- _WHAT THIS TASK INVOLVES_
Set down the whole listing verbatim.

- _COLLECTED DATA_
· · · ·
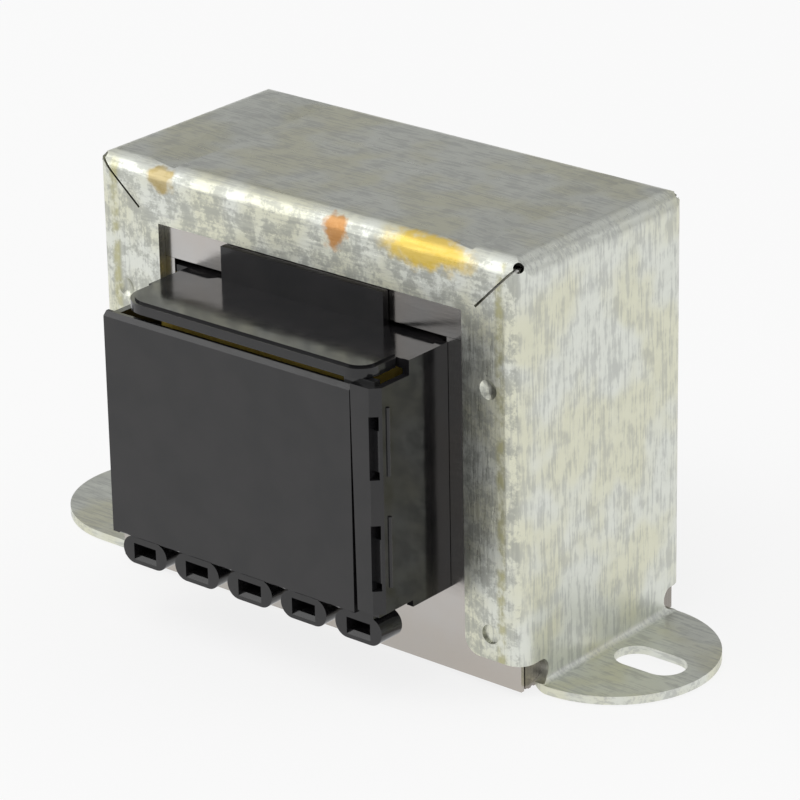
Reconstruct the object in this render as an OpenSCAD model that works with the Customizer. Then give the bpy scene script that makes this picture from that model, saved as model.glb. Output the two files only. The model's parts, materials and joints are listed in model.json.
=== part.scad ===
// Laminated chassis transformer in a folded steel channel frame.
// X runs along the two fixing feet, the coil covers face -Y and +Y, and Z = 0 is the mounting plane.
// The origin lies on that plane, midway between the two fixing slots.

/* [Core] */
// Width of one lamination, six times the width of its outer leg
core_w = 60; // [57:0.5:63]
// Thickness of the lamination stack from front to back
stack_d = 28; // [27:0.5:30]
// Number of sheets in the stack
sheet_count = 55; // [40:1:55]
// Height of the lowest sheets above the mounting plane
core_lift = 0.5; // [0.3:0.1:0.8]
// Height by which every second sheet sits above its neighbours
sheet_step = 0.14; // [0.04:0.02:0.2]
// Gap where the first sheet has sprung away from the stack
front_gap = 0.2; // [0.05:0.05:0.3]

/* [Channel frame] */
// Thickness of the steel strip
strip_t = 1; // [0.8:0.1:1.2]
// Outer radius of the bends, which are pressed square inside over the edges of the core
bend_r = 2.2; // [1.6:0.1:2.6]
// Width of the lip on the left leg of the core
lip_left = 9.6; // [8:0.1:10.4]
// Width of the lip on the right leg of the core
lip_right = 8.1; // [7.5:0.1:10.4]
// Height of the lip on the upper yoke
lip_top = 7; // [5.5:0.1:7.5]
// Height at which the side lips end above the mounting plane
lip_end = 3.9; // [3.5:0.1:5]
// Radius of the lower inner corner of each side lip
lip_corner_r = 2; // [1:0.1:3]
// Width of the open mitre between neighbouring lips
mitre_gap = 0.28; // [0.15:0.01:0.4]
// Depth of the two creases pressed across the top
crease_depth = 0.3; // [0.1:0.05:0.4]

/* [Feet] */
// Distance between the middles of the two fixing slots
slot_pitch = 74.2; // [72:0.1:76]
// Length of a fixing slot from end to end
slot_len = 9; // [7:0.1:10]
// Width of a fixing slot
slot_w = 5.2; // [4.2:0.1:5.6]
// Radius of the rounded end of each foot
foot_r = 12.3; // [11:0.1:13]
// Distance from the side panel to the middle of the left foot's round end
foot_reach_left = 4.8; // [3:0.1:6]
// Distance from the side panel to the middle of the right foot's round end
foot_reach_right = 0.8; // [0.8:0.1:3]
// Distance of the slots behind the middle of the core
slot_line = 0.4; // [0:0.1:1]

/* [Coil] */
// Depth of each coil cover in front of the core
overhang = 12.2; // [11.5:0.1:13]
// Wall thickness of the coil former and its covers
wall = 0.9; // [0.8:0.05:1]
// Thickness of the former's two flanges
flange_t = 1.1; // [1:0.1:1.2]
// Height of the insulating rib in front of each upper yoke
rib_h = 4.1; // [3:0.1:4.5]
// Thickness of the inner winding
primary_build = 3.6; // [3:0.1:3.6]
// Thickness of the outer winding
secondary_build = 3.3; // [2.5:0.1:3.3]

/* [Tag holders] */
// Distance between neighbouring holders
tag_pitch = 8; // [7.8:0.1:8.1]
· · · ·
- _RESPONSE BELOW_
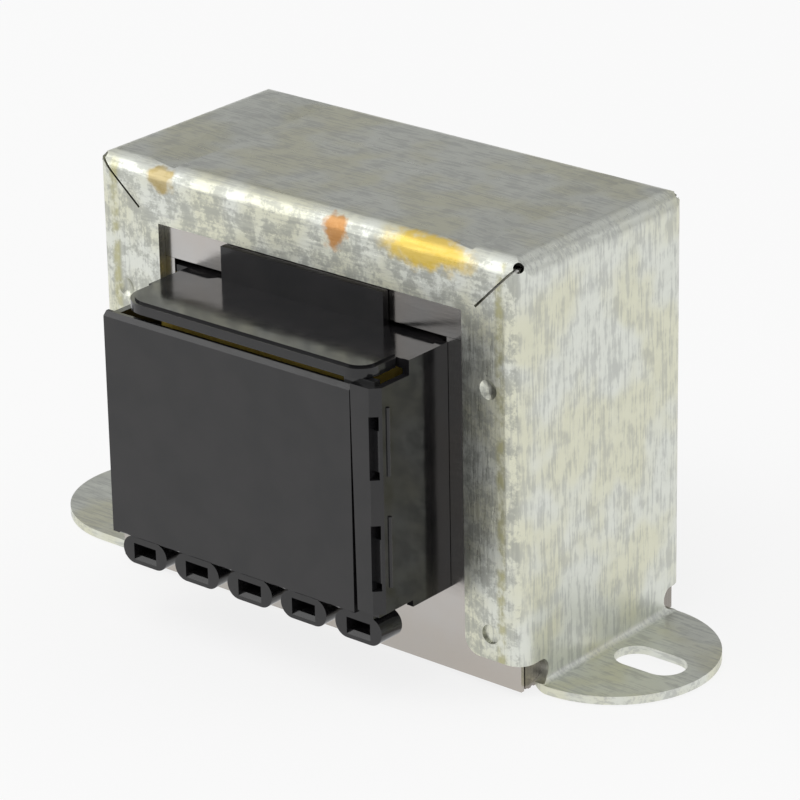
Reconstruct the object in this render as an OpenSCAD model that works with the Customizer. Then give the bpy scene script that makes this picture from that model, saved as model.glb. Output the two files only. The model's parts, materials and joints are listed in model.json.
=== part.scad ===
// Laminated chassis transformer in a folded steel channel frame.
// X runs along the two fixing feet, the coil covers face -Y and +Y, and Z = 0 is the mounting plane.
// The origin lies on that plane, midway between the two fixing slots.

/* [Core] */
// Width of one lamination, six times the width of its outer leg
core_w = 60; // [57:0.5:63]
// Thickness of the lamination stack from front to back
stack_d = 28; // [27:0.5:30]
// Number of sheets in the stack
sheet_count = 55; // [40:1:55]
// Height of the lowest sheets above the mounting plane
core_lift = 0.5; // [0.3:0.1:0.8]
// Height by which every second sheet sits above its neighbours
sheet_step = 0.14; // [0.04:0.02:0.2]
// Gap where the first sheet has sprung away from the stack
front_gap = 0.2; // [0.05:0.05:0.3]

/* [Channel frame] */
// Thickness of the steel strip
strip_t = 1; // [0.8:0.1:1.2]
// Outer radius of the bends, which are pressed square inside over the edges of the core
bend_r = 2.2; // [1.6:0.1:2.6]
// Width of the lip on the left leg of the core
lip_left = 9.6; // [8:0.1:10.4]
// Width of the lip on the right leg of the core
lip_right = 8.1; // [7.5:0.1:10.4]
// Height of the lip on the upper yoke
lip_top = 7; // [5.5:0.1:7.5]
// Height at which the side lips end above the mounting plane
lip_end = 3.9; // [3.5:0.1:5]
// Radius of the lower inner corner of each side lip
lip_corner_r = 2; // [1:0.1:3]
// Width of the open mitre between neighbouring lips
mitre_gap = 0.28; // [0.15:0.01:0.4]
// Depth of the two creases pressed across the top
crease_depth = 0.3; // [0.1:0.05:0.4]

/* [Feet] */
// Distance between the middles of the two fixing slots
slot_pitch = 74.2; // [72:0.1:76]
// Length of a fixing slot from end to end
slot_len = 9; // [7:0.1:10]
// Width of a fixing slot
slot_w = 5.2; // [4.2:0.1:5.6]
// Radius of the rounded end of each foot
foot_r = 12.3; // [11:0.1:13]
// Distance from the side panel to the middle of the left foot's round end
foot_reach_left = 4.8; // [3:0.1:6]
// Distance from the side panel to the middle of the right foot's round end
foot_reach_right = 0.8; // [0.8:0.1:3]
// Distance of the slots behind the middle of the core
slot_line = 0.4; // [0:0.1:1]

/* [Coil] */
// Depth of each coil cover in front of the core
overhang = 12.2; // [11.5:0.1:13]
// Wall thickness of the coil former and its covers
wall = 0.9; // [0.8:0.05:1]
// Thickness of the former's two flanges
flange_t = 1.1; // [1:0.1:1.2]
// Height of the insulating rib in front of each upper yoke
rib_h = 4.1; // [3:0.1:4.5]
// Thickness of the inner winding
primary_build = 3.6; // [3:0.1:3.6]
// Thickness of the outer winding
secondary_build = 3.3; // [2.5:0.1:3.3]

/* [Tag holders] */
// Distance between neighbouring holders
tag_pitch = 8; // [7.8:0.1:8.1]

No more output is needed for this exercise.